__WHAT IS BEING ASKED__
Could you quote, exactly as they stand, the lines running from the one with "Write the OpenSCAD" to the final line of the material?

Data listing:
==*==

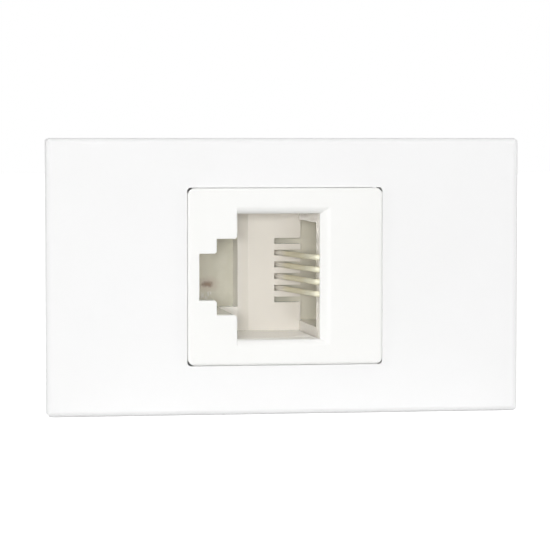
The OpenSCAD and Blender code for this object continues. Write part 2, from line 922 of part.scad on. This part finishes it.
faceplate();
jack_housing();
contact_carrier();
contact_wire_in(0);  // contact_wire_1
contact_wire_in(1);  // contact_wire_2
contact_wire_in(2);  // contact_wire_3
contact_wire_in(3);  // contact_wire_4
circuit_board();
terminal_block();
terminal_blade(-1, 1);  // terminal_blade_1
terminal_blade(1, 1);  // terminal_blade_2
terminal_blade(-1, -1);  // terminal_blade_3
terminal_blade(1, -1);  // terminal_blade_4
wire_cap(0);  // wire_cap_upper
wire_cap(1);  // wire_cap_lower
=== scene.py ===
import math

import bpy
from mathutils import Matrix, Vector


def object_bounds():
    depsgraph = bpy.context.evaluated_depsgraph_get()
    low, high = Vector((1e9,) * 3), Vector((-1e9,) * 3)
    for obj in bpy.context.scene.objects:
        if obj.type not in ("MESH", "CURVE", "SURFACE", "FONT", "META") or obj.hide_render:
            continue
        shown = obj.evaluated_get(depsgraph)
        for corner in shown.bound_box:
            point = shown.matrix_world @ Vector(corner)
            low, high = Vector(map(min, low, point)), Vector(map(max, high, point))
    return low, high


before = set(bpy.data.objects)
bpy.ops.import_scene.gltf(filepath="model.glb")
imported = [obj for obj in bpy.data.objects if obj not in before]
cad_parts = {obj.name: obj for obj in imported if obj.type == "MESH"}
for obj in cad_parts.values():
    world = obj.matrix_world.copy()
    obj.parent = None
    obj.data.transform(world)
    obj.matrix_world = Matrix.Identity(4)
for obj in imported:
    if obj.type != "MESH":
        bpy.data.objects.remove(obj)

cad_low, cad_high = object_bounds()

MM = 0.001
PHOTO_WIDTH = 550

# Depths from the flange's seat, in millimetres: where the mouth ends, the fronts of the
# board, of the comb wall and of the wires
MOUTH_END = -2.85
BOARD_FRONT = 9.3
COMB_FRONT = 7.5
WIRE_FRONT = -2.7


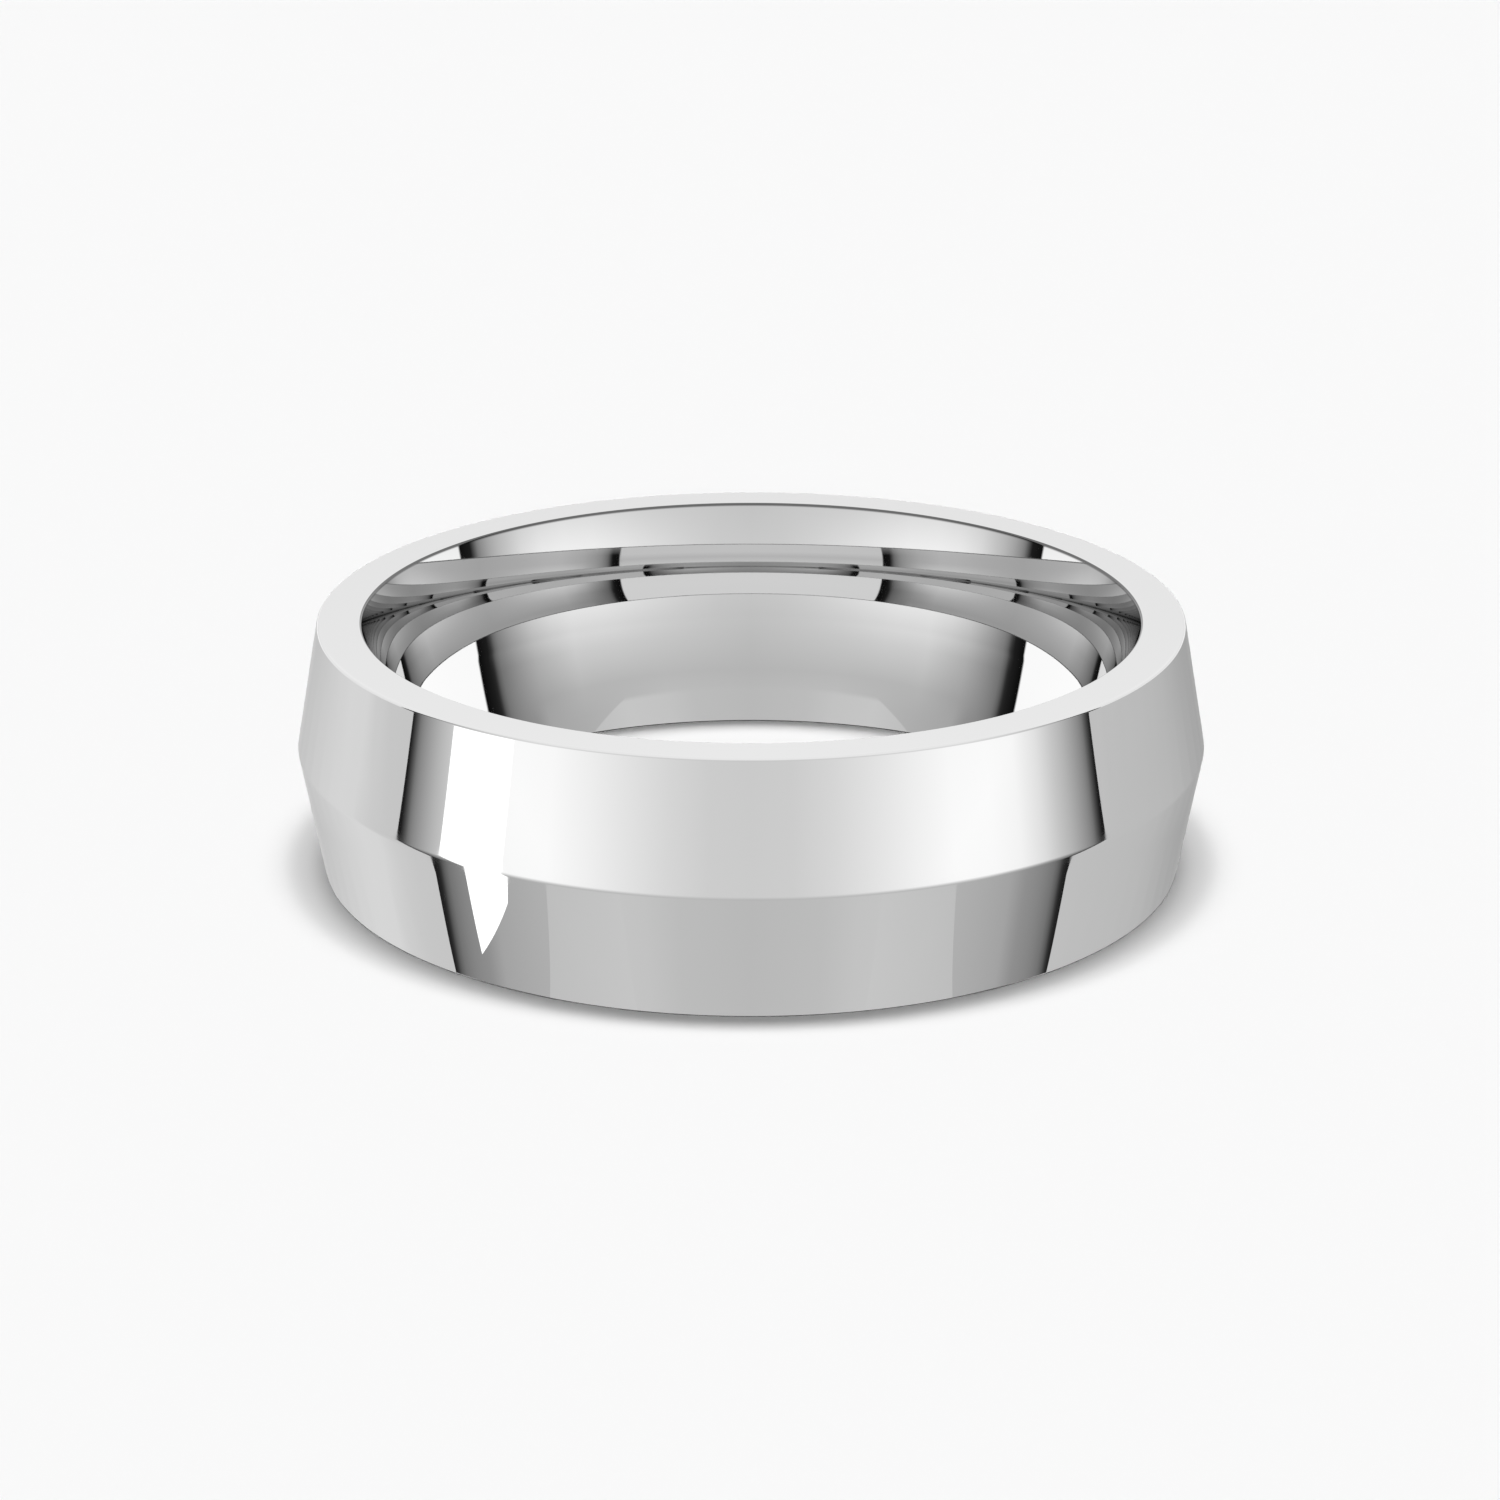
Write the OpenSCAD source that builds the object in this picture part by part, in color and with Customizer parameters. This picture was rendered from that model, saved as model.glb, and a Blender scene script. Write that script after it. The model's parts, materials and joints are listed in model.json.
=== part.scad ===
// Plain wedding band, turned from one piece of metal.
// The outside is two flat bevels that meet in a ridge at the middle of the width. The two edge
// faces are flat. The inside is a comfort fit: a narrow straight land with a long curve on each
// side of it, opening towards the edge faces.
// The origin is the centre of the finger hole, and +Z runs along the finger.

/* [Finger size] */
// Inner diameter on the land, which is the ring's size
finger_d = 17.65; // [13:0.05:24]

/* [Wall] */
// Width of the band, from one edge face to the other
band_w = 6; // [4:0.5:10]
// Width of each flat edge face, across the wall, before its edges are eased
edge_wall = 1.04; // [0.6:0.02:2]
// Angle in degrees between each outer bevel and the finger's direction
bevel_angle = 10.2; // [4:0.2:20]

/* [Comfort fit] */
// How far the inside opens, from the land to an edge face
comfort_rise = 0.4; // [0.2:0.02:0.8]
// Width of the straight land at the middle of the inside
land_w = 0.4; // [0.2:0.1:2]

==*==

__SOLUTION TO THIS TASK__
Write the OpenSCAD source that builds the object in this picture part by part, in color and with Customizer parameters. This picture was rendered from that model, saved as model.glb, and a Blender scene script. Write that script after it. The model's parts, materials and joints are listed in model.json.
=== part.scad ===
// Plain wedding band, turned from one piece of metal.
// The outside is two flat bevels that meet in a ridge at the middle of the width. The two edge
// faces are flat. The inside is a comfort fit: a narrow straight land with a long curve on each
// side of it, opening towards the edge faces.
// The origin is the centre of the finger hole, and +Z runs along the finger.

/* [Finger size] */
// Inner diameter on the land, which is the ring's size
finger_d = 17.65; // [13:0.05:24]

/* [Wall] */
// Width of the band, from one edge face to the other
band_w = 6; // [4:0.5:10]
// Width of each flat edge face, across the wall, before its edges are eased
edge_wall = 1.04; // [0.6:0.02:2]
// Angle in degrees between each outer bevel and the finger's direction
bevel_angle = 10.2; // [4:0.2:20]

/* [Comfort fit] */
// How far the inside opens, from the land to an edge face
comfort_rise = 0.4; // [0.2:0.02:0.8]
// Width of the straight land at the middle of the inside
land_w = 0.4; // [0.2:0.1:2]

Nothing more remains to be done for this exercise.